§ Recorded information:
<<<<

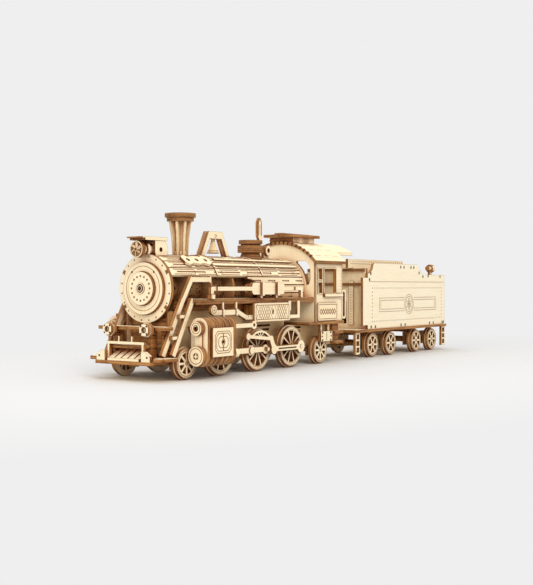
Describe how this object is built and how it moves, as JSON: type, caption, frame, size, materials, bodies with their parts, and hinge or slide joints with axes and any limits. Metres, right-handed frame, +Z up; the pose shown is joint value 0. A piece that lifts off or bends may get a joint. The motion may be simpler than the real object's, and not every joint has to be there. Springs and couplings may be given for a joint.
{
  "type": "wooden 3d jigsaw model",
  "caption": "Laser-cut plywood model of a steam locomotive with tender, with rolling wheels, moving side rods, a swinging bell and a tender that steers.",
  "frame": {"origin": "centre of the model at the level the wheels stand on", "axes": "+X from the front beam to the tender, +Y to the far side, +Z up"},
  "size_m": [0.37, 0.0804, 0.0998],
  "materials": {
    "ply_face": "raw basswood ply, sanded",
    "ply_edge": "laser-browned edges and laminations",
    "ply_dark": "raw ply in deep shade, laser-browned"
  },
  "bodies": {
    "locomotive": {"pilot_deck": "ply_face", "cowcatcher": "ply_face", "front_handrail": "ply_face", "footplate_wings": "ply_face", "buffer_beams": "ply_edge", "marker_lamps": "ply_face", "front_braces": "ply_face", "smokebox_ring": "ply_face", "smokebox_door": "ply_face", "headlight_body": "ply_face", "headlight_lens": "ply_dark", "chimney_column": "ply_face", "chimney_cap": "ply_edge", "bell_frame": "ply_face", "steam_dome": "ply_edge", "whistle": "ply_face", "boiler_formers": "ply_dark", "boiler_core": "ply_dark", "boiler_planks": "ply_face", "boiler_trim": "ply_face", "running_boards": "ply_edge", "frame_sides": "ply_face", "frame_spacers": "ply_dark", "upper_pipes": "ply_face", "lower_pipes": "ply_face", "lattice_boxes": "ply_face", "cylinder_blocks": "ply_edge", "cylinder_covers": "ply_face", "cylinder_panels": "ply_face", "valve_rods": "ply_face", "cab_front_wall": "ply_face", "cab_sides": "ply_face", "cab_panels": "ply_face", "cab_roof": "ply_face", "roof_hatch": "ply_edge", "cab_floor": "ply_edge", "cab_fittings": "ply_face"},
    "tender": {"drawbar": "ply_dark", "tender_floor": "ply_edge", "tender_sides": "ply_face", "tender_ends": "ply_face", "coal_bunker": "ply_face", "tender_fittings": "ply_face"},
    "bell": {"bell": "ply_face"},
    "pilot_wheels": {"pilot_wheelset": "ply_face"},
    "driver_1": {"driver_wheelset_1": "ply_face"},
    "driver_2": {"driver_wheelset_2": "ply_face"},
    "driver_3": {"driver_wheelset_3": "ply_face"},
    "trailing_wheels": {"trailing_wheelset": "ply_face"},
    "rods_left": {"side_rod_left": "ply_face"},
    "rods_right": {"side_rod_right": "ply_face"},
    "piston_left": {"piston_rod_left": "ply_face"},
    "piston_right": {"piston_rod_right": "ply_face"},
    "bogie_front": {"bogie_front": "ply_dark"},
    "bogie_rear": {"bogie_rear": "ply_dark"},
    "tender_wheels_1": {"tender_wheelset_1": "ply_face"},
    "tender_wheels_2": {"tender_wheelset_2": "ply_face"},
    "tender_wheels_3": {"tender_wheelset_3": "ply_face"},
    "tender_wheels_4": {"tender_wheelset_4": "ply_face"}
  },
  "joints": [
    {"name": "pilot_roll", "type": "hinge", "parent": "locomotive", "child": "pilot_wheels", "pos_m": [-0.1594, 0, 0.0096], "axis": [0, 1, 0], "continuous": true},
    {"name": "driver_1_roll", "type": "hinge", "parent": "locomotive", "child": "driver_1", "pos_m": [-0.1283, 0, 0.01405], "axis": [0, 1, 0], "continuous": true},
    {"name": "driver_2_roll", "type": "hinge", "parent": "locomotive", "child": "driver_2", "pos_m": [-0.0907, 0, 0.01405], "axis": [0, 1, 0], "continuous": true},
    {"name": "driver_3_roll", "type": "hinge", "parent": "locomotive", "child": "driver_3", "pos_m": [-0.0531, 0, 0.01405], "axis": [0, 1, 0], "continuous": true},
    {"name": "trailing_roll", "type": "hinge", "parent": "locomotive", "child": "trailing_wheels", "pos_m": [-0.0163, 0, 0.0096], "axis": [0, 1, 0], "continuous": true},
    {"name": "rods_left_turn", "type": "hinge", "parent": "driver_2", "child": "rods_left", "pos_m": [-0.0862, 0, 0.01405], "axis": [0, 1, 0], "continuous": true},
    {"name": "rods_right_turn", "type": "hinge", "parent": "driver_2", "child": "rods_right", "pos_m": [-0.0862, 0, 0.01405], "axis": [0, 1, 0], "continuous": true},
    {"name": "piston_left_slide", "type": "slide", "parent": "locomotive", "child": "piston_left", "axis": [1, 0, 0], "range_m": [-0.009, 0]},
    {"name": "piston_right_slide", "type": "slide", "parent": "locomotive", "child": "piston_right", "axis": [1, 0, 0], "range_m": [-0.009, 0]},
    {"name": "bell_swing", "type": "hinge", "parent": "locomotive", "child": "bell", "pos_m": [-0.1032, 0, 0.0854], "axis": [0, 1, 0], "range_deg": [-25, 25]},
    {"name": "tender_yaw", "type": "hinge", "parent": "locomotive", "child": "tender", "pos_m": [0.023, 0, 0.018], "axis": [0, 0, 1], "range_deg": [-5, 5]},
    {"name": "bogie_front_swivel", "type": "hinge", "parent": "tender", "child": "bogie_front", "pos_m": [0.0724, 0, 0.0206], "axis": [0, 0, 1], "range_deg": [-8, 8]},
    {"name": "bogie_rear_swivel", "type": "hinge", "parent": "tender", "child": "bogie_rear", "pos_m": [0.1449, 0, 0.0206], "axis": [0, 0, 1], "range_deg": [-8, 8]},
    {"name": "tender_roll_1", "type": "hinge", "parent": "bogie_front", "child": "tender_wheels_1", "pos_m": [0.058, 0, 0.0096], "axis": [0, 1, 0], "continuous": true},
    {"name": "tender_roll_2", "type": "hinge", "parent": "bogie_front", "child": "tender_wheels_2", "pos_m": [0.0868, 0, 0.0096], "axis": [0, 1, 0], "continuous": true},
    {"name": "tender_roll_3", "type": "hinge", "parent": "bogie_rear", "child": "tender_wheels_3", "pos_m": [0.1305, 0, 0.0096], "axis": [0, 1, 0], "continuous": true},
    {"name": "tender_roll_4", "type": "hinge", "parent": "bogie_rear", "child": "tender_wheels_4", "pos_m": [0.1593, 0, 0.0096], "axis": [0, 1, 0], "continuous": true}
  ],
  "couplings": [
    {"joint": "driver_3_roll", "follows": "driver_2_roll", "ratio": 1},
    {"joint": "rods_left_turn", "follows": "driver_2_roll", "ratio": -1},
    {"joint": "rods_right_turn", "follows": "driver_2_roll", "ratio": -1}
  ]
}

>>>>

§ Short problem: Repeat the data exactly. Leave nothing out.

§ Response to the task:
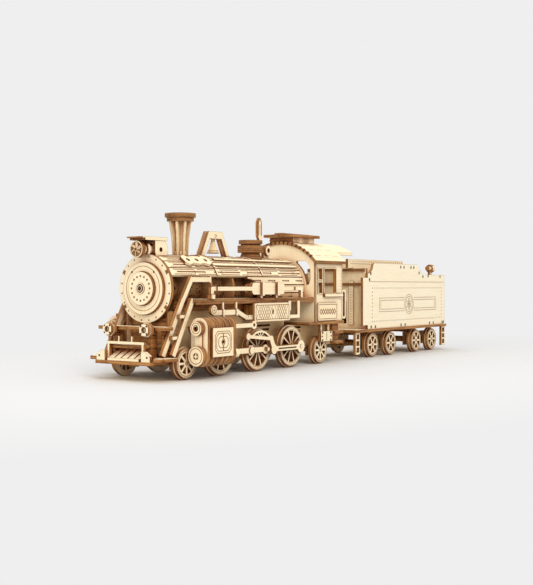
Describe how this object is built and how it moves, as JSON: type, caption, frame, size, materials, bodies with their parts, and hinge or slide joints with axes and any limits. Metres, right-handed frame, +Z up; the pose shown is joint value 0. A piece that lifts off or bends may get a joint. The motion may be simpler than the real object's, and not every joint has to be there. Springs and couplings may be given for a joint.
{
  "type": "wooden 3d jigsaw model",
  "caption": "Laser-cut plywood model of a steam locomotive with tender, with rolling wheels, moving side rods, a swinging bell and a tender that steers.",
  "frame": {"origin": "centre of the model at the level the wheels stand on", "axes": "+X from the front beam to the tender, +Y to the far side, +Z up"},
  "size_m": [0.37, 0.0804, 0.0998],
  "materials": {
    "ply_face": "raw basswood ply, sanded",
    "ply_edge": "laser-browned edges and laminations",
    "ply_dark": "raw ply in deep shade, laser-browned"
  },
  "bodies": {
    "locomotive": {"pilot_deck": "ply_face", "cowcatcher": "ply_face", "front_handrail": "ply_face", "footplate_wings": "ply_face", "buffer_beams": "ply_edge", "marker_lamps": "ply_face", "front_braces": "ply_face", "smokebox_ring": "ply_face", "smokebox_door": "ply_face", "headlight_body": "ply_face", "headlight_lens": "ply_dark", "chimney_column": "ply_face", "chimney_cap": "ply_edge", "bell_frame": "ply_face", "steam_dome": "ply_edge", "whistle": "ply_face", "boiler_formers": "ply_dark", "boiler_core": "ply_dark", "boiler_planks": "ply_face", "boiler_trim": "ply_face", "running_boards": "ply_edge", "frame_sides": "ply_face", "frame_spacers": "ply_dark", "upper_pipes": "ply_face", "lower_pipes": "ply_face", "lattice_boxes": "ply_face", "cylinder_blocks": "ply_edge", "cylinder_covers": "ply_face", "cylinder_panels": "ply_face", "valve_rods": "ply_face", "cab_front_wall": "ply_face", "cab_sides": "ply_face", "cab_panels": "ply_face", "cab_roof": "ply_face", "roof_hatch": "ply_edge", "cab_floor": "ply_edge", "cab_fittings": "ply_face"},
    "tender": {"drawbar": "ply_dark", "tender_floor": "ply_edge", "tender_sides": "ply_face", "tender_ends": "ply_face", "coal_bunker": "ply_face", "tender_fittings": "ply_face"},
    "bell": {"bell": "ply_face"},
    "pilot_wheels": {"pilot_wheelset": "ply_face"},
    "driver_1": {"driver_wheelset_1": "ply_face"},
    "driver_2": {"driver_wheelset_2": "ply_face"},
    "driver_3": {"driver_wheelset_3": "ply_face"},
    "trailing_wheels": {"trailing_wheelset": "ply_face"},
    "rods_left": {"side_rod_left": "ply_face"},
    "rods_right": {"side_rod_right": "ply_face"},
    "piston_left": {"piston_rod_left": "ply_face"},
    "piston_right": {"piston_rod_right": "ply_face"},
    "bogie_front": {"bogie_front": "ply_dark"},
    "bogie_rear": {"bogie_rear": "ply_dark"},
    "tender_wheels_1": {"tender_wheelset_1": "ply_face"},
    "tender_wheels_2": {"tender_wheelset_2": "ply_face"},
    "tender_wheels_3": {"tender_wheelset_3": "ply_face"},
    "tender_wheels_4": {"tender_wheelset_4": "ply_face"}
  },
  "joints": [
    {"name": "pilot_roll", "type": "hinge", "parent": "locomotive", "child": "pilot_wheels", "pos_m": [-0.1594, 0, 0.0096], "axis": [0, 1, 0], "continuous": true},
    {"name": "driver_1_roll", "type": "hinge", "parent": "locomotive", "child": "driver_1", "pos_m": [-0.1283, 0, 0.01405], "axis": [0, 1, 0], "continuous": true},
    {"name": "driver_2_roll", "type": "hinge", "parent": "locomotive", "child": "driver_2", "pos_m": [-0.0907, 0, 0.01405], "axis": [0, 1, 0], "continuous": true},
    {"name": "driver_3_roll", "type": "hinge", "parent": "locomotive", "child": "driver_3", "pos_m": [-0.0531, 0, 0.01405], "axis": [0, 1, 0], "continuous": true},
    {"name": "trailing_roll", "type": "hinge", "parent": "locomotive", "child": "trailing_wheels", "pos_m": [-0.0163, 0, 0.0096], "axis": [0, 1, 0], "continuous": true},
    {"name": "rods_left_turn", "type": "hinge", "parent": "driver_2", "child": "rods_left", "pos_m": [-0.0862, 0, 0.01405], "axis": [0, 1, 0], "continuous": true},
    {"name": "rods_right_turn", "type": "hinge", "parent": "driver_2", "child": "rods_right", "pos_m": [-0.0862, 0, 0.01405], "axis": [0, 1, 0], "continuous": true},
    {"name": "piston_left_slide", "type": "slide", "parent": "locomotive", "child": "piston_left", "axis": [1, 0, 0], "range_m": [-0.009, 0]},
    {"name": "piston_right_slide", "type": "slide", "parent": "locomotive", "child": "piston_right", "axis": [1, 0, 0], "range_m": [-0.009, 0]},
    {"name": "bell_swing", "type": "hinge", "parent": "locomotive", "child": "bell", "pos_m": [-0.1032, 0, 0.0854], "axis": [0, 1, 0], "range_deg": [-25, 25]},
    {"name": "tender_yaw", "type": "hinge", "parent": "locomotive", "child": "tender", "pos_m": [0.023, 0, 0.018], "axis": [0, 0, 1], "range_deg": [-5, 5]},
    {"name": "bogie_front_swivel", "type": "hinge", "parent": "tender", "child": "bogie_front", "pos_m": [0.0724, 0, 0.0206], "axis": [0, 0, 1], "range_deg": [-8, 8]},
    {"name": "bogie_rear_swivel", "type": "hinge", "parent": "tender", "child": "bogie_rear", "pos_m": [0.1449, 0, 0.0206], "axis": [0, 0, 1], "range_deg": [-8, 8]},
    {"name": "tender_roll_1", "type": "hinge", "parent": "bogie_front", "child": "tender_wheels_1", "pos_m": [0.058, 0, 0.0096], "axis": [0, 1, 0], "continuous": true},
    {"name": "tender_roll_2", "type": "hinge", "parent": "bogie_front", "child": "tender_wheels_2", "pos_m": [0.0868, 0, 0.0096], "axis": [0, 1, 0], "continuous": true},
    {"name": "tender_roll_3", "type": "hinge", "parent": "bogie_rear", "child": "tender_wheels_3", "pos_m": [0.1305, 0, 0.0096], "axis": [0, 1, 0], "continuous": true},
    {"name": "tender_roll_4", "type": "hinge", "parent": "bogie_rear", "child": "tender_wheels_4", "pos_m": [0.1593, 0, 0.0096], "axis": [0, 1, 0], "continuous": true}
  ],
  "couplings": [
    {"joint": "driver_3_roll", "follows": "driver_2_roll", "ratio": 1},
    {"joint": "rods_left_turn", "follows": "driver_2_roll", "ratio": -1},
    {"joint": "rods_right_turn", "follows": "driver_2_roll", "ratio": -1}
  ]
}